Basically, Gershwin’s “Lullaby” is a young man on the brink of becoming a serious composer, though he found more joy working in Tin Pan Alley and turning out numerous jazz songs that made him a “hit song-writer.” By the time he was studying with Goldmark, he had already made a name for himself with the song “When You Want 'Em, You Can't Get 'Em, When You've Got 'Em, You Don't Want 'Em,” his first published song in 1916, which earned him all of 50 cents. But by 1919, he’d also written “Swannee,” made famous by Al Jolson who’d heard the young composer play it at a party and decided to use it in one of his shows. I don’t think Gershwin approached Goldmark to become a “serious Classical” composer, but it gave him a foundation that the young man was then able to rise to the challenge when band conductor Paul Whiteman suggested he write something for his concert in 1924, a kind of “Jazz Meets Classical” program. At the last minute, having forgotten his commitment, he quickly wrote the work that would change his life – the Rhapsody in Blue. And the rest is history.

Here, members of the New York Philharmonic play Gershwin’s “Lullaby.”


Samuel Barber grew up in a musical household: his aunt was the famous contralto and star of the Metropolitan Opera, Louise Homer.
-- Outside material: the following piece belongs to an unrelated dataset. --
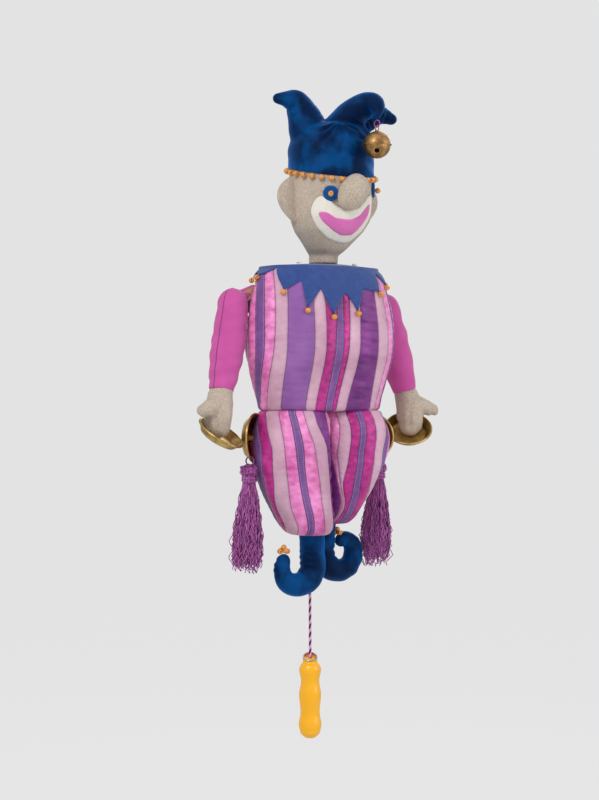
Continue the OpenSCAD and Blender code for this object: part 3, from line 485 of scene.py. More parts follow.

His mother was a pianist, the daughter of a family tracing its roots (and social position) back to the Revolution, and she gave her son his first piano lessons when he was six and wrote his first composition the following year, a short piano piece in C Minor called Sadness. Overlooked in most short biographies of Barber’s childhood is the fact that his uncle Sidney Homer, Louise’s husband, was a respected composer of art songs who then mentored the young boy into the adult composer he would become, over a span on 25 years.

By the time he composed his first string quartet – actually, his only string quartet – he’d already composed the “Overture to The School for Scandal” when he was 21 (it would be premiered by the Philadelphia Orchestra in 1933), so by the time he started his String Quartet, later to be published as Op. 11, he’d already built quite a reputation, and a very enviable one for a man in his mid-20s. As I recall the story from Barber’s memoir, he was introduced to Toscanini while in Europe through his teacher Scalero, and Toscanini took an interest in him. Looking over the quartet, he suggested the slow movement, an Adagio, would make a very fine piece for string orchestra, and so Barber arranged it as suggested but Toscanini returned the score without comment, later telling Gian-Carlo Menotti who’d met Barber while they were at Curtis and who’d go on to become Barber’s life-long partner, that he’d already memorized it and scheduled it for a broadcast. It would add to Barber’s early fame and remains to this day his most recognizable work. In 1963, following the assassination of John F. Kennedy, it became the National Mourning Piece and has since been used (if not overused) in numerous contexts that it’s almost become a cliché. It’s not often heard in its original version, even less so as part of the complete quartet, but it is still a powerful piece on its own that, as one critic wrote, “rarely leaves a dry eye.”